Sweden clinched the 1984 Davis Cup title in front of an ecstatic home crowd. For McEnroe and Fleming it was their first doubles loss in 15 cup matches. ”We played badly, so we lost,” said McEnroe. ”But they have a great team on any surface, and they are the best on clay.” The youngest on the court, 18-year-old Edberg was the best, as the only player didn’t drop his serve, twice escaped from 0/40, once from 15/40. It was the first big success in his stellar career. Broken players: 5 – Fleming, 3 – Jarryd, 1 – McEnroe
SWEDEN d. USA 4-1 in Gothenburg, Sweden: Clay (Indoor)
Mats Wilander (SWE) d. Jimmy Connors (USA) 6-1, 6-3, 6-3
Henrik Sundstrom (SWE) d. John McEnroe (USA) 13-11, 6-4, 6-3
Stefan Edberg / Anders Jarryd (SWE) d. Peter Fleming / John McEnroe (USA) 7-5, 5-7, 6-2 7-5
John McEnroe (USA) d. Mats Wilander (SWE) 6-3, 5-7, 6-3
Henrik Sundstrom (SWE) d. Jimmy Arias (USA) 3-6, 8-6, 6-3
Swedish route to the title: Ecuador 4-1, Paraguay 4-1, Czechoslovakia 5-0, USA 4-1
The New York Times article, written in 1983 before the Davis Cup final.
Sweden has found the secret of reproduction and the tennis world has been rocked by its Bjorn Borg (27 y.o.) clone army. The success of Sweden’s four-year training program is reflected in the ATP computer world rankings where seven Swedes are in the top 70 – a startling record for a country with a population of under nine million.

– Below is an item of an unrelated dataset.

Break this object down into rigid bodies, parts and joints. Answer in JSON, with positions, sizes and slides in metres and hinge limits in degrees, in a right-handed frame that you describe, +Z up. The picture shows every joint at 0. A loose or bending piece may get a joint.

Even last year’s retirement of five-time Wimbledon champion Borg failed to slow the march with Sweden reaching this year’s final of the Davis Cup, where it faces Australia in Melbourne Dec. 26-28. But win or lose, the four Swedes who have benefited from the initial program – Mats Wilander (19 y.o.), Joakim Nystrom (20 y.o.), Anders Jarryd (22 y.o.) and Hans Simonsson (21 y.o.) – will have to go it alone to make way for another fresh crop of teenage hopefuls earmarked to take over the mantle of “Team Siab,” named after the industrial construction sponsor of the training program.

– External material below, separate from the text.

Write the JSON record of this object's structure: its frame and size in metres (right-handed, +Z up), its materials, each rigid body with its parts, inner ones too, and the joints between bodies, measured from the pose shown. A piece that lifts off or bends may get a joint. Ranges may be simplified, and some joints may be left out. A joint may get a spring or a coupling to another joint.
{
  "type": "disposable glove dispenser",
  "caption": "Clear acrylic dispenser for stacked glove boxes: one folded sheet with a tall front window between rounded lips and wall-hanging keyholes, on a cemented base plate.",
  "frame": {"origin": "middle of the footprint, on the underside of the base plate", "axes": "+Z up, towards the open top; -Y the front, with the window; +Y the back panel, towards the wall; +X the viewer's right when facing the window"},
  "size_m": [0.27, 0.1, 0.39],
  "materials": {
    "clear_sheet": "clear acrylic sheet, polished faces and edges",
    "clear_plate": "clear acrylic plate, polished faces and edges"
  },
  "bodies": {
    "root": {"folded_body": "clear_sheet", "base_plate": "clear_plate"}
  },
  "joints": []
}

In fact, there will be no place in the training team for one youngster with undoubted potential. Stefan Edberg (17 y.o.), who won the French, Wimbledon, U.S. & Australian Open junior championships, is too old. The program is designed for 15 to 16 year-olds.

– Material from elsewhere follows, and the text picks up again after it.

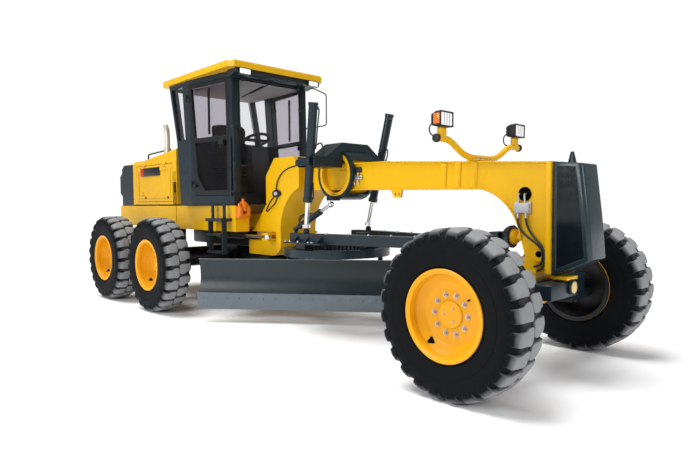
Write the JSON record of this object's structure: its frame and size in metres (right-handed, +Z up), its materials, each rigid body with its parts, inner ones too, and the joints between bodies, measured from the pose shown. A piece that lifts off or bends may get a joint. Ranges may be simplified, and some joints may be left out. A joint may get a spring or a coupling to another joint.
{
  "type": "motor grader",
  "caption": "Articulated motor grader: cab and engine on a tandem rear frame, gooseneck front frame, leaning front wheels, drawbar, turning circle and long angled blade.",
  "frame": {"origin": "on the ground under the middle of the overall length, on the centre line", "axes": "+X forward, +Y to the driver's left, +Z up"},
  "size_m": [8.03, 2.5242, 3.2003],
  "materials": {
    "body_yellow": "gloss yellow paint",
    "wheel_yellow": "gloss yellow paint",
    "slate_grey": "satin dark slate paint",
    "tyre_rubber": "black tyre rubber",
    "cab_glass": "tinted safety glass",
    "rod_chrome": "hard chrome",
    "edge_steel": "worn steel",
    "seat_black": "black trim",
    "lamp_black": "black lamp housing",
    "engine_grey": "painted iron"
  },
  "bodies": {
    "rear_machine": {"rear_frame": "body_yellow", "engine_block": "engine_grey", "hood_shell": "body_yellow", "radiator_guard": "slate_grey", "exhaust_stack": "slate_grey", "cab_frame": "slate_grey", "cab_glass": "cab_glass", "cab_roof": "body_yellow", "cab_seat_and_console": "seat_black", "cab_steps": "slate_grey"},
    "front_frame": {"front_frame": "body_yellow", "saddle": "slate_grey", "nose_cover": "slate_grey", "lamp_bracket": "body_yellow", "head_lamps": "lamp_black"},
    "tandem_left": {"tandem_case_left": "slate_grey"},
    "wheel_middle_left": {"tyre_middle_left": "tyre_rubber", "rim_middle_left": "wheel_yellow"},
    "wheel_rear_left": {"tyre_rear_left": "tyre_rubber", "rim_rear_left": "wheel_yellow"},
    "cab_door_left": {"cab_door_left": "slate_grey", "door_glass_left": "cab_glass"},
    "hood_door_left": {"hood_door_left": "body_yellow"},
    "tandem_right": {"tandem_case_right": "slate_grey"},
    "wheel_middle_right": {"tyre_middle_right": "tyre_rubber", "rim_middle_right": "wheel_yellow"},
    "wheel_rear_right": {"tyre_rear_right": "tyre_rubber", "rim_rear_right": "wheel_yellow"},
    "cab_door_right": {"cab_door_right": "slate_grey", "door_glass_right": "cab_glass"},
    "hood_door_right": {"hood_door_right": "body_yellow"},
    "front_axle": {"front_axle": "slate_grey"},
    "lean_bracket_left": {"lean_bracket_left": "slate_grey"},
    "knuckle_left": {"knuckle_left": "slate_grey"},
    "wheel_front_left": {"tyre_front_left": "tyre_rubber", "rim_front_left": "wheel_yellow"},
    "lean_bracket_right": {"lean_bracket_right": "slate_grey"},
    "knuckle_right": {"knuckle_right": "slate_grey"},
    "wheel_front_right": {"tyre_front_right": "tyre_rubber", "rim_front_right": "wheel_yellow"},
    "tie_rod": {"tie_rod": "slate_grey"},
    "lean_rod": {"lean_rod": "slate_grey"},
    "drawbar_socket": {"drawbar_socket": "slate_grey"},
    "drawbar": {"drawbar": "slate_grey"},
    "circle": {"circle": "slate_grey"},
    "blade_carrier": {"blade_carrier": "slate_grey"},
    "blade": {"blade": "slate_grey", "cutting_edge": "edge_steel"},
    "lift_yoke_left": {"lift_yoke_left": "slate_grey"},
    "lift_barrel_left": {"lift_barrel_left": "slate_grey"},
    "lift_rod_left": {"lift_rod_left": "rod_chrome"},
    "lift_yoke_right": {"lift_yoke_right": "slate_grey"},
    "lift_barrel_right": {"lift_barrel_right": "slate_grey"},
    "lift_rod_right": {"lift_rod_right": "rod_chrome"},
    "articulation_barrel_left": {"articulation_barrel_left": "slate_grey"},
    "articulation_rod_left": {"articulation_rod_left": "rod_chrome"},
    "articulation_barrel_right": {"articulation_barrel_right": "slate_grey"},
    "articulation_rod_right": {"articulation_rod_right": "rod_chrome"},
    "shift_barrel": {"shift_barrel": "slate_grey"},
    "shift_rod": {"shift_rod": "rod_chrome"}
  },
  "joints": [
    {"name": "articulation", "type": "hinge", "parent": "rear_machine", "child": "front_frame", "pos_m": [-0.34, 0, 1.23], "axis": [0, 0, 1], "range_deg": [-25, 25]},
    {"name": "tandem_left", "type": "hinge", "parent": "rear_machine", "child": "tandem_left", "pos_m": [-2.34, 0.745, 0.635], "axis": [0, 1, 0], "range_deg": [-15, 15]},
    {"name": "roll_middle_left", "type": "hinge", "parent": "tandem_left", "child": "wheel_middle_left", "pos_m": [-1.57, 1.05, 0.635], "axis": [0, 1, 0], "continuous": true},
    {"name": "roll_rear_left", "type": "hinge", "parent": "tandem_left", "child": "wheel_rear_left", "pos_m": [-3.11, 1.05, 0.635], "axis": [0, 1, 0], "continuous": true},
    {"name": "tandem_right", "type": "hinge", "parent": "rear_machine", "child": "tandem_right", "pos_m": [-2.34, -0.745, 0.635], "axis": [0, 1, 0], "range_deg": [-15, 15]},
    {"name": "roll_middle_right", "type": "hinge", "parent": "tandem_right", "child": "wheel_middle_right", "pos_m": [-1.57, -1.05, 0.635], "axis": [0, 1, 0], "continuous": true},
    {"name": "roll_rear_right", "type": "hinge", "parent": "tandem_right", "child": "wheel_rear_right", "pos_m": [-3.11, -1.05, 0.635], "axis": [0, 1, 0], "continuous": true},
    {"name": "cab_door_left_hinge", "type": "hinge", "parent": "rear_machine", "child": "cab_door_left", "pos_m": [-1.196, 0.72, 1.56], "axis": [-0.0975, 0, 0.9952], "range_deg": [0, 90]},
    {"name": "hood_door_left_hinge", "type": "hinge", "parent": "rear_machine", "child": "hood_door_left", "pos_m": [-2.64, 0.611, 2.062], "axis": [1, 0, 0], "range_deg": [0, 80]},
    {"name": "cab_door_right_hinge", "type": "hinge", "parent": "rear_machine", "child": "cab_door_right", "pos_m": [-1.196, -0.72, 1.56], "axis": [-0.0975, 0, 0.9952], "range_deg": [-90, 0]},
    {"name": "hood_door_right_hinge", "type": "hinge", "parent": "rear_machine", "child": "hood_door_right", "pos_m": [-2.64, -0.611, 2.062], "axis": [1, 0, 0], "range_deg": [-80, 0]},
    {"name": "axle_swing", "type": "hinge", "parent": "front_frame", "child": "front_axle", "pos_m": [3.38, 0, 0.7], "axis": [1, 0, 0], "range_deg": [-15, 15]},
    {"name": "lean_left", "type": "hinge", "parent": "front_axle", "child": "lean_bracket_left", "pos_m": [3.38, 0.64, 0.6], "axis": [-1, 0, 0], "range_deg": [-17, 17]},
    {"name": "steer_left", "type": "hinge", "parent": "lean_bracket_left", "child": "knuckle_left", "pos_m": [3.38, 0.89, 0.635], "axis": [0, 0, 1], "range_deg": [-45, 45]},
    {"name": "roll_front_left", "type": "hinge", "parent": "knuckle_left", "child": "wheel_front_left", "pos_m": [3.38, 1.05, 0.635], "axis": [0, 1, 0], "continuous": true},
    {"name": "lean_right", "type": "hinge", "parent": "front_axle", "child": "lean_bracket_right", "pos_m": [3.38, -0.64, 0.6], "axis": [-1, 0, 0], "range_deg": [-17, 17]},
    {"name": "steer_right", "type": "hinge", "parent": "lean_bracket_right", "child": "knuckle_right", "pos_m": [3.38, -0.89, 0.635], "axis": [0, 0, 1], "range_deg": [-45, 45]},
    {"name": "roll_front_right", "type": "hinge", "parent": "knuckle_right", "child": "wheel_front_right", "pos_m": [3.38, -1.05, 0.635], "axis": [0, 1, 0], "continuous": true},
    {"name": "tie_rod_slide", "type": "slide", "parent": "front_axle", "child": "tie_rod", "axis": [0, 1, 0], "range_m": [-0.19, 0.19]},
    {"name": "lean_rod_slide", "type": "slide", "parent": "front_axle", "child": "lean_rod", "axis": [0, 1, 0], "range_m": [-0.07, 0.07]},
    {"name": "drawbar_swing", "type": "hinge", "parent": "front_frame", "child": "drawbar_socket", "pos_m": [3.23, 0, 1.15], "axis": [0, 0, 1], "range_deg": [-8, 8]},
    {"name": "blade_lift", "type": "hinge", "parent": "drawbar_socket", "child": "drawbar", "pos_m": [3.23, 0, 1.15], "axis": [0, 1, 0], "range_deg": [-11, 5]},
    {"name": "circle_turn", "type": "hinge", "parent": "drawbar", "child": "circle", "pos_m": [0.913, 0, 0.895], "axis": [0, 0, 1], "continuous": true},
    {"name": "blade_tip", "type": "hinge", "parent": "circle", "child": "blade_carrier", "pos_m": [0.71515, 0.25784, 0.44], "axis": [0.7934, 0.6088, 0], "range_deg": [-5, 35]},
    {"name": "blade_shift", "type": "slide", "parent": "blade_carrier", "child": "blade", "axis": [-0.7934, -0.6088, 0], "range_m": [-0.57, 0.45]},
    {"name": "lift_yoke_left_turn", "type": "hinge", "parent": "front_frame", "child": "lift_yoke_left", "pos_m": [1.08971, 0.5439, 1.89936], "axis": [1, 0, 0], "range_deg": [-26, 26]},
    {"name": "lift_barrel_left_turn", "type": "hinge", "parent": "lift_yoke_left", "child": "lift_barrel_left", "pos_m": [1.08971, 0.5439, 1.89936], "axis": [0, 1, 0], "range_deg": [-8, 8]},
    {"name": "lift_rod_left_slide", "type": "slide", "parent": "lift_barrel_left", "child": "lift_rod_left", "axis": [-0.1964, -0.0766, -0.9775], "range_m": [-0.23, 0.47]},
    {"name": "lift_yoke_right_turn", "type": "hinge", "parent": "front_frame", "child": "lift_yoke_right", "pos_m": [1.08971, -0.5439, 1.89936], "axis": [1, 0, 0], "range_deg": [-26, 26]},
    {"name": "lift_barrel_right_turn", "type": "hinge", "parent": "lift_yoke_right", "child": "lift_barrel_right", "pos_m": [1.08971, -0.5439, 1.89936], "axis": [0, 1, 0], "range_deg": [-8, 8]},
    {"name": "lift_rod_right_slide", "type": "slide", "parent": "lift_barrel_right", "child": "lift_rod_right", "axis": [-0.1964, 0.0766, -0.9775], "range_m": [-0.23, 0.47]},
    {"name": "articulation_barrel_left_turn", "type": "hinge", "parent": "rear_machine", "child": "articulation_barrel_left", "pos_m": [-1.15, 0.43, 1.04], "axis": [0, 0, 1], "range_deg": [-10, 10]},
    {"name": "articulation_rod_left_slide", "type": "slide", "parent": "articulation_barrel_left", "child": "articulation_rod_left", "axis": [0.9977, -0.0682, 0], "range_m": [-0.2, 0.2]},
    {"name": "articulation_barrel_right_turn", "type": "hinge", "parent": "rear_machine", "child": "articulation_barrel_right", "pos_m": [-1.15, -0.43, 1.04], "axis": [0, 0, 1], "range_deg": [-10, 10]},
    {"name": "articulation_rod_right_slide", "type": "slide", "parent": "articulation_barrel_right", "child": "articulation_rod_right", "axis": [0.9977, 0.0682, 0], "range_m": [-0.2, 0.2]},
    {"name": "shift_barrel_turn", "type": "hinge", "parent": "drawbar", "child": "shift_barrel", "pos_m": [0.61, -0.37, 1.155], "axis": [-0.264, 0.9645, 0], "range_deg": [-44, 21]},
    {"name": "shift_rod_slide", "type": "slide", "parent": "shift_barrel", "child": "shift_rod", "axis": [0.8348, 0.2285, 0.5009], "range_m": [-0.08, 0.16]}
  ],
  "couplings": [
    {"joint": "lean_right", "follows": "lean_left", "ratio": 1},
    {"joint": "steer_right", "follows": "steer_left", "ratio": 1},
    {"joint": "tie_rod_slide", "follows": "steer_left", "m_per_rad": -0.22918},
    {"joint": "lean_rod_slide", "follows": "lean_left", "m_per_rad": 0.19211},
    {"joint": "lift_yoke_left_turn", "follows": "drawbar_swing", "ratio": -3.1},
    {"joint": "lift_barrel_left_turn", "follows": "blade_lift", "ratio": 0.57},
    {"joint": "lift_rod_left_slide", "follows": "blade_lift", "m_per_rad": -2.22},
    {"joint": "lift_yoke_right_turn", "follows": "drawbar_swing", "ratio": -3.1},
    {"joint": "lift_barrel_right_turn", "follows": "blade_lift", "ratio": 0.57},
    {"joint": "lift_rod_right_slide", "follows": "blade_lift", "m_per_rad": -2.22},
    {"joint": "articulation_barrel_left_turn", "follows": "articulation", "ratio": 0.278},
    {"joint": "articulation_rod_left_slide", "follows": "articulation", "m_per_rad": -0.36898},
    {"joint": "articulation_barrel_right_turn", "follows": "articulation", "ratio": 0.278},
    {"joint": "articulation_rod_right_slide", "follows": "articulation", "m_per_rad": 0.36898},
    {"joint": "shift_barrel_turn", "follows": "blade_lift", "ratio": 3.7},
    {"joint": "shift_rod_slide", "follows": "blade_lift", "m_per_rad": -0.8021}
  ]
}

Since 1980, world No. 5 Wilander, Nystrom, Jarryd and Simonsson have trained together and stayed together on the world circuit. The dividends have been fruitful with Wilander leading the way last year by winning the French Open and, in the process, supplanting Borg as the youngest player to hold a major title. Wilander, anxious to keep the momentum going, now has “Team Siab” coach Jan-Anders Sjogren as his personal mentor, but the future plans for his teammates are undecided. Jarryd, who upset Wilander in the opening round of London’s recent $315,000 Grand Prix tournament before losing his semi against eventual winner John McEnroe, would like the quartet to stay together. “Tennis is no longer just a social event. We have shown that traveling as a team is the best way to survive. It will happen more and more that players will want to travel as a team,” the young Swede said.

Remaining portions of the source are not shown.